Granted annually by the Alexander von Humboldt Foundation of Germany, the  Humboldt Research Award honors a scholar “whose fundamental discoveries, new theories or insights have had a significant impact on their own discipline and who are expected to continue producing cutting-edge achievements in the future.”

Tenorio-Trillo was nominated by Sebastian Conrad, a professor of history from the Free University in Berlin, in recognition of his work in global history, as well as his more recent pursuit studying the history of 19th-century world philology of the languages of the Iberian Peninsula, a region in Portugal and Spain.

“Starting in the late 18th century and the second part of the 19th century,” Tenorio-Trillo said, “I argue the world experienced a ‘logophilic,’ or love of words, moment, when people sought the meaning of words as concepts according to the evolution of different languages.”  

Tenorio-Trillo, the Samuel N. Harper Professor of History, Romance Languages and Literatures, and the College, said he knew he was a candidate but didn’t expect to receive the award.

“It was a great and happy surprise,” Tenorio-Trillo said. “For me, I want to believe the recognition is a way to show the excellence of topics and languages which are often considered marginal in mainstream scholarship.”

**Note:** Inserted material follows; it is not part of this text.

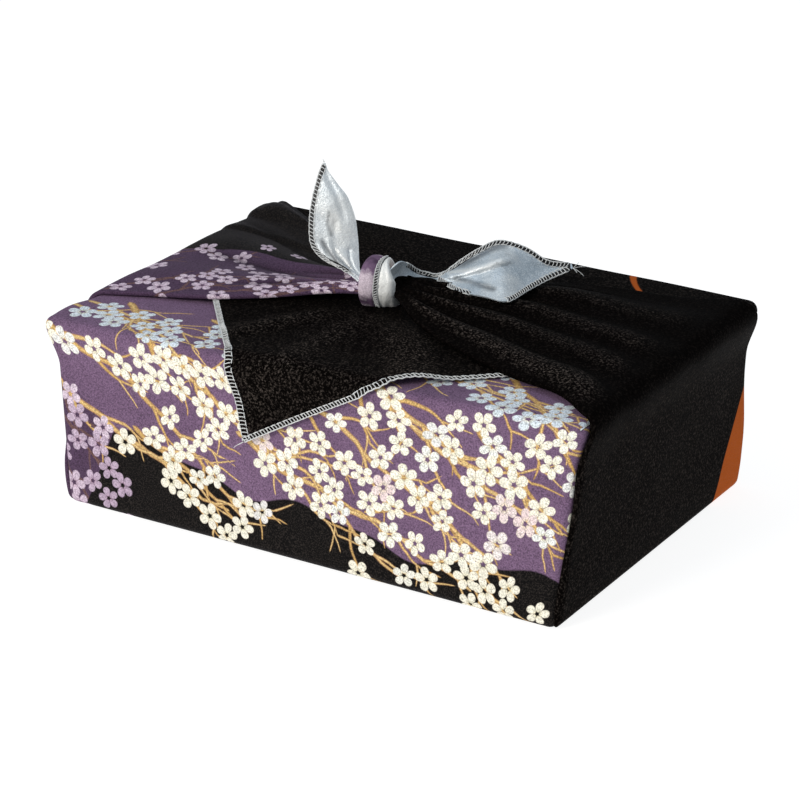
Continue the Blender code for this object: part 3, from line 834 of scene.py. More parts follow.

The Humboldt Award comes with a prize of 60,000 euros, which Tenorio-Trillo will put toward travel and research in Germany for his project looking at the historical study of Spanish, Portuguese and Catalan languages in the 19th century. In particular he is interested in the rise of “word hunters,” amateurs and professionals who became fascinated with the origins of languages, and who would eventually create the dictionaries and grammars of modern Spanish, Portuguese and Catalan.   

“It is a fascinating history that involves book collectors, nationalists and imperialists of all sorts, poets, and professional philologists and linguists,” said Tenorio-Trillo. “And of course, behind any single world language there is always 19th-century German philology, thus my need to visit Berlin libraries and archives.”   

Tenorio-Trillo joined the University of Chicago in 2007. In 2015, he received the Laing Prize from the University of Chicago Press for his book, I Speak of the City: Mexico City at the Turn of the Twentieth Century, which looks at the decades between 1880 and 1930 when Mexico City emerged as a modern city.

Tenorio-Trillo received his PhD in history from Stanford University. He is also an affiliated faculty at the Center for Latin American Studies and the Katz Center for Mexican Studies, and an associate professor at the Centro de Investigación y Docencia Económicas in Mexico City.

Up to 100 Humboldt Research Awards are granted each year by the Alexander von Humboldt Foundation, which is named after the late Prussian naturalist and explorer.